Removal of tetracycline from aqueous solution by a Fe_3O_4 incorporated PAN electrospun nanofiber mat

Pollution of antibiotics, a type of emerging contaminant, has become an issue of concern,due to their overuse in human and veterinary application, persistence in environment and great potential risk to human and animal health even at trace level. In this work, a novel adsorbent, Fe3O4 incorporated polyacrylonitrile nanofiber mat（Fe-NFM）, was successfully fabricated via electrospinning and solvothermal method, targeting to remove tetracycline（TC）, a typical class of antibiotics, from aqueous solution.

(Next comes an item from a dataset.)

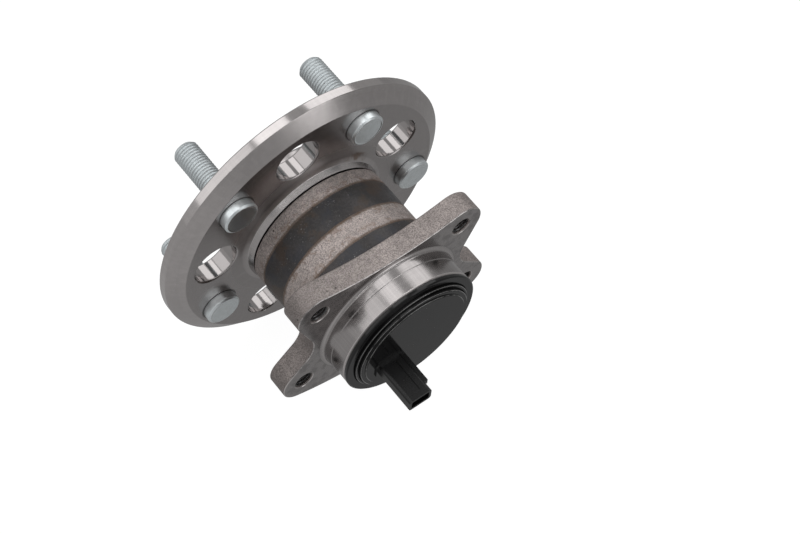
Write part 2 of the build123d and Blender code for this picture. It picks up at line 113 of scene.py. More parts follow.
class HubSizes(bpy.types.PropertyGroup):
    """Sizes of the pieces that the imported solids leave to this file."""

    thread_pitch: FloatProperty(
        name="Stud thread pitch", description="Rise of one turn of the wheel stud thread",
        default=1.5 * MM, unit="LENGTH", precision=5)
    thread_depth: FloatProperty(
        name="Stud thread depth", description="Depth of the thread groove under the crest",
        default=0.56 * MM, unit="LENGTH", precision=5)
    knurl_teeth: IntProperty(
        name="Knurl teeth", description="Teeth of the knurl that holds a stud in the flange", default=36)
    knurl_depth: FloatProperty(
        name="Knurl depth", description="Depth of the knurl teeth",
        default=0.35 * MM, unit="LENGTH", precision=5)
    head_dish: FloatProperty(
        name="Head dish", description="Depth of the shallow dish in a stud head",
        default=0.15 * MM, unit="LENGTH", precision=5)
    carrier_pitch: FloatProperty(
        name="Carrier thread pitch", description="Rise of one turn of the threads in the carrier flange",
        default=1.25 * MM, unit="LENGTH", precision=5)
    carrier_depth: FloatProperty(
        name="Carrier thread depth", description="Height of the thread turns above the drilled wall",
        default=0.55 * MM, unit="LENGTH", precision=5)
    machined_round: FloatProperty(
        name="Machined edge", description="Width of the broken edges on turned and milled faces",
        default=0.22 * MM, unit="LENGTH", precision=5)
    moulded_round: FloatProperty(
        name="Moulded edge", description="Width of the rounded edges on the plastic cap",
        default=0.2 * MM, unit="LENGTH", precision=5)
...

Field emission scanning electron microscopy and X-ray diffraction spectroscopy were used to characterize the surface morphology and crystal structure of the Fe-NFM, and demonstrated that Fe-NFM was composed of continuous, randomly distributed uniform nanofibers with surface coating of Fe3O4 nanoparticles. A series of adsorption experiments were carried out to evaluate the removal efficiency of TC by the Fe-NFM. The pseudo-second-order kinetics model fitted better with the experimental data. The highest adsorption capacity was observed at initial solution p H 4 while relative high adsorption performance was obtained from initial solution p H 4 to 10. The adsorption of TC on Fe-NFM was a combination effect of both electrostatic interaction and complexation between TC and Fe-NFM. Freundlich isotherm model could better describe the adsorption isotherm. The maximum adsorption capacity calculated from Langmuir isotherm model was 315.31 mg/g. Compared to conventional nanoparticle adsorbents which have difficulties in downstream separation, the novel nanofiber mat can be simply installed as a modular compartment and easily separated from the aqueous medium, promising its huge potential in drinking and wastewater treatment for micro-pollutant removal.